*Request*.
Return the full material exactly.

*Recorded data*.
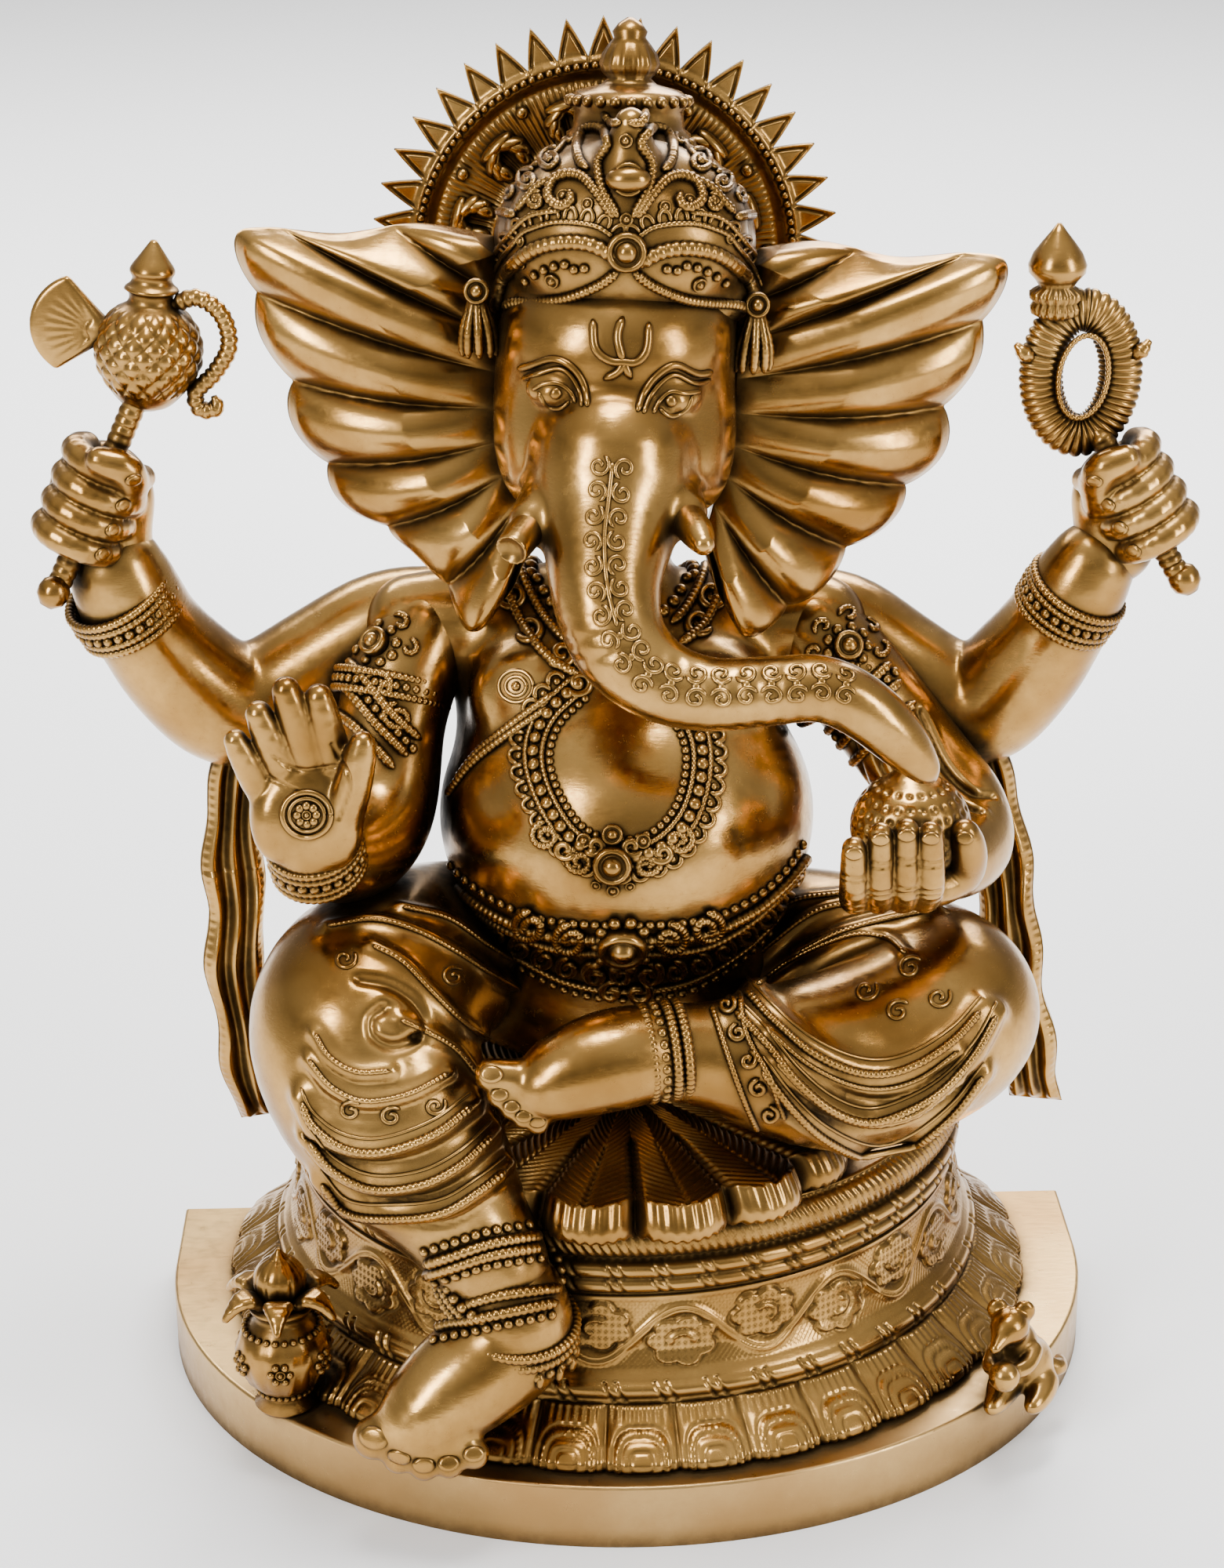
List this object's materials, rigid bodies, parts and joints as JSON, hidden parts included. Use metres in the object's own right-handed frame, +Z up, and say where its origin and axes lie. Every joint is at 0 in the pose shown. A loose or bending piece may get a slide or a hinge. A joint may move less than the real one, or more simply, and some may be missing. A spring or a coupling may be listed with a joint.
{
  "type": "ganesha idol",
  "caption": "Seated four-armed elephant-headed brass idol with halo, on a lotus pedestal and flat-backed base plate.",
  "frame": {"origin": "middle of the footprint, on the plane the base stands on", "axes": "+Z up; the idol faces -Y; +X is towards the idol's own left"},
  "size_m": [0.6135, 0.308, 0.7575],
  "materials": {
    "antique_brass": "antique polished, dark patina in the recesses",
    "plinth_brass": "brushed, lightly stained",
    "fixing_steel": "zinc plated"
  },
  "bodies": {
    "root": {"back_cloth": "antique_brass", "base_plate": "plinth_brass", "belly_garland": "antique_brass", "crown": "antique_brass", "crown_finial": "antique_brass", "crown_plaque": "antique_brass", "engraved_drum": "antique_brass", "ewer_with_axe": "antique_brass", "halo": "antique_brass", "halo_leaf_garland": "antique_brass", "halo_nut": "fixing_steel", "halo_spacer": "antique_brass", "halo_stud": "fixing_steel", "head_and_trunk": "antique_brass", "left_anklet": "antique_brass", "left_armlet": "antique_brass", "left_crown_tassel": "antique_brass", "left_ear": "antique_brass", "left_foot": "antique_brass", "left_front_arm": "antique_brass", "left_front_hand": "antique_brass", "left_leg": "antique_brass", "left_rear_arm": "antique_brass", "left_rear_hand": "antique_brass", "left_shawl_tail": "antique_brass", "left_tusk": "antique_brass", "left_wrist_bangle": "antique_brass", "lotus_petal_tier": "antique_brass", "modak": "antique_brass", "mouse": "antique_brass", "mouse_sweet_ball": "antique_brass", "neck_collar": "antique_brass", "noose": "antique_brass", "offering_pot": "antique_brass", "pedestal_bolts": "fixing_steel", "pedestal_lugs": "antique_brass", "pot_coconut": "antique_brass", "pot_leaves": "antique_brass", "right_armlet": "antique_brass", "right_crown_tassel": "antique_brass", "right_ear": "antique_brass", "right_foot": "antique_brass", "right_front_arm": "antique_brass", "right_front_hand": "antique_brass", "right_leg": "antique_brass", "right_lower_anklet": "antique_brass", "right_rear_arm": "antique_brass", "right_rear_hand": "antique_brass", "right_shawl_tail": "antique_brass", "right_sleeve_cuff": "antique_brass", "right_tusk_stub": "antique_brass", "right_upper_anklet": "antique_brass", "right_wrist_bangle": "antique_brass", "rope_moulding_seat": "antique_brass", "seat_cloth": "antique_brass", "torso": "antique_brass", "waist_belt": "antique_brass"}
  },
  "joints": []
}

*The output*.
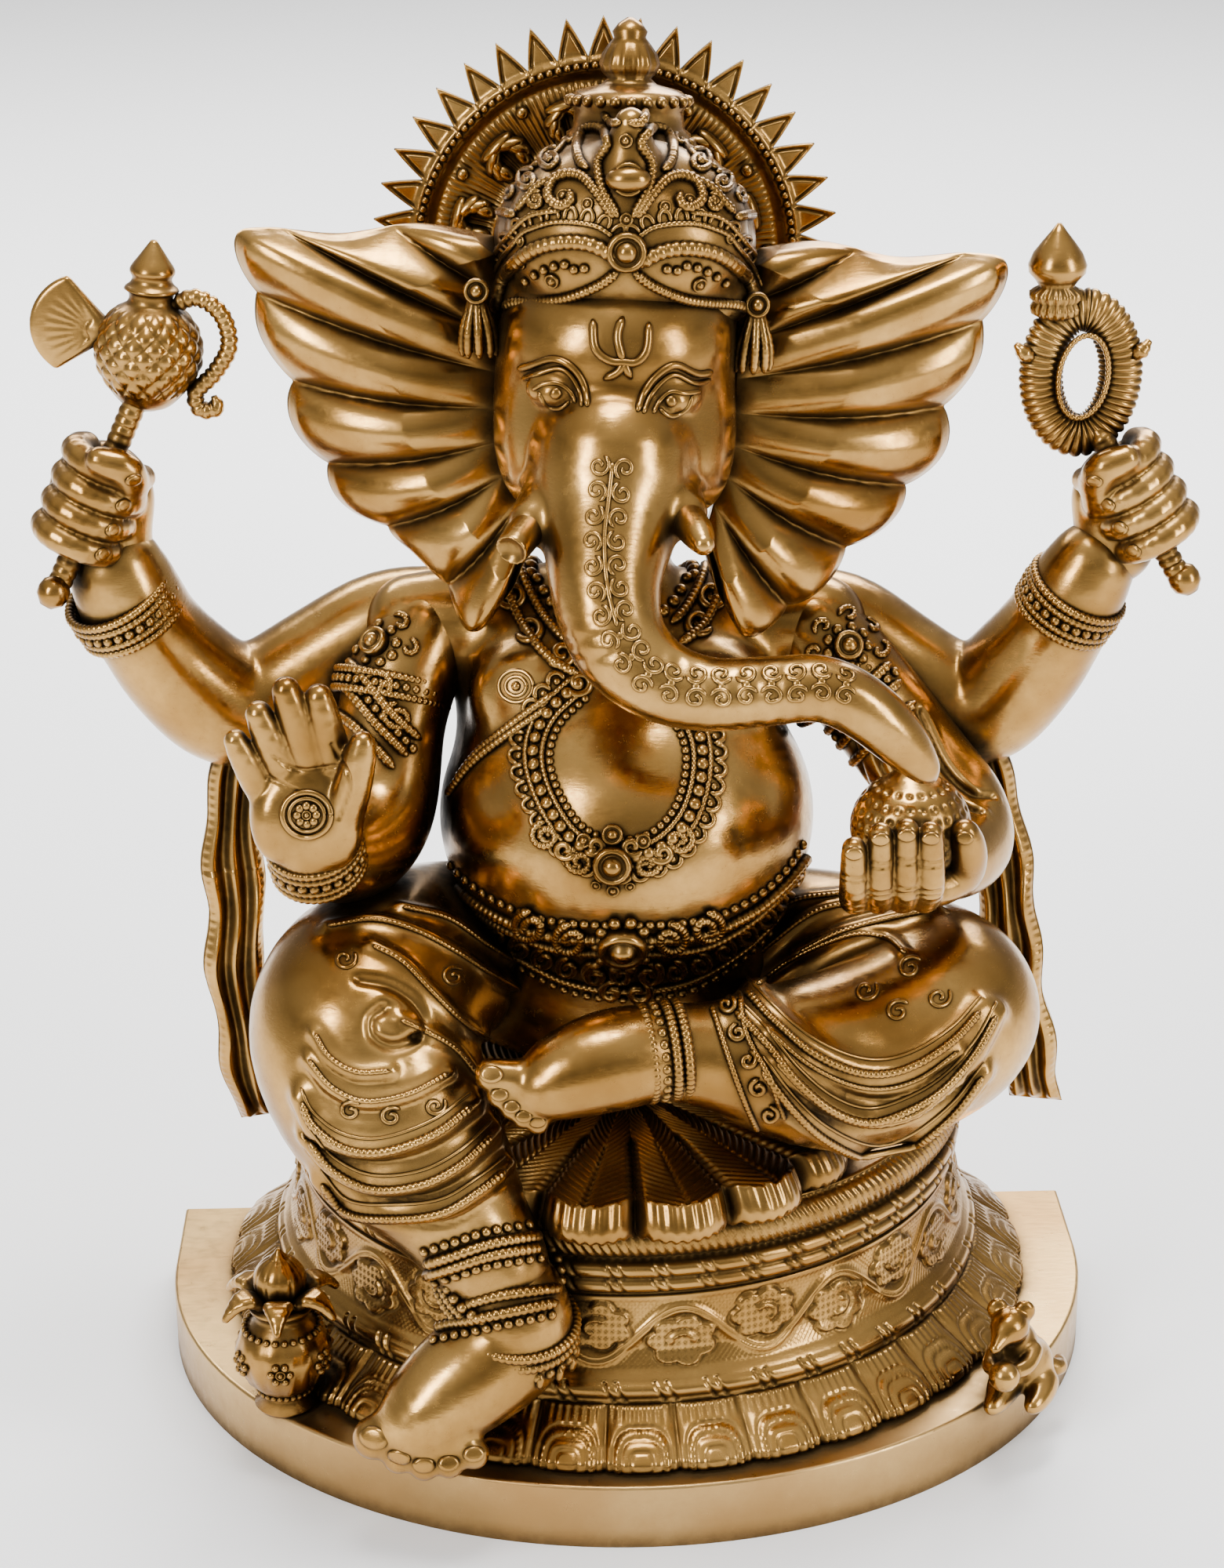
List this object's materials, rigid bodies, parts and joints as JSON, hidden parts included. Use metres in the object's own right-handed frame, +Z up, and say where its origin and axes lie. Every joint is at 0 in the pose shown. A loose or bending piece may get a slide or a hinge. A joint may move less than the real one, or more simply, and some may be missing. A spring or a coupling may be listed with a joint.
{
  "type": "ganesha idol",
  "caption": "Seated four-armed elephant-headed brass idol with halo, on a lotus pedestal and flat-backed base plate.",
  "frame": {"origin": "middle of the footprint, on the plane the base stands on", "axes": "+Z up; the idol faces -Y; +X is towards the idol's own left"},
  "size_m": [0.6135, 0.308, 0.7575],
  "materials": {
    "antique_brass": "antique polished, dark patina in the recesses",
    "plinth_brass": "brushed, lightly stained",
    "fixing_steel": "zinc plated"
  },
  "bodies": {
    "root": {"back_cloth": "antique_brass", "base_plate": "plinth_brass", "belly_garland": "antique_brass", "crown": "antique_brass", "crown_finial": "antique_brass", "crown_plaque": "antique_brass", "engraved_drum": "antique_brass", "ewer_with_axe": "antique_brass", "halo": "antique_brass", "halo_leaf_garland": "antique_brass", "halo_nut": "fixing_steel", "halo_spacer": "antique_brass", "halo_stud": "fixing_steel", "head_and_trunk": "antique_brass", "left_anklet": "antique_brass", "left_armlet": "antique_brass", "left_crown_tassel": "antique_brass", "left_ear": "antique_brass", "left_foot": "antique_brass", "left_front_arm": "antique_brass", "left_front_hand": "antique_brass", "left_leg": "antique_brass", "left_rear_arm": "antique_brass", "left_rear_hand": "antique_brass", "left_shawl_tail": "antique_brass", "left_tusk": "antique_brass", "left_wrist_bangle": "antique_brass", "lotus_petal_tier": "antique_brass", "modak": "antique_brass", "mouse": "antique_brass", "mouse_sweet_ball": "antique_brass", "neck_collar": "antique_brass", "noose": "antique_brass", "offering_pot": "antique_brass", "pedestal_bolts": "fixing_steel", "pedestal_lugs": "antique_brass", "pot_coconut": "antique_brass", "pot_leaves": "antique_brass", "right_armlet": "antique_brass", "right_crown_tassel": "antique_brass", "right_ear": "antique_brass", "right_foot": "antique_brass", "right_front_arm": "antique_brass", "right_front_hand": "antique_brass", "right_leg": "antique_brass", "right_lower_anklet": "antique_brass", "right_rear_arm": "antique_brass", "right_rear_hand": "antique_brass", "right_shawl_tail": "antique_brass", "right_sleeve_cuff": "antique_brass", "right_tusk_stub": "antique_brass", "right_upper_anklet": "antique_brass", "right_wrist_bangle": "antique_brass", "rope_moulding_seat": "antique_brass", "seat_cloth": "antique_brass", "torso": "antique_brass", "waist_belt": "antique_brass"}
  },
  "joints": []
}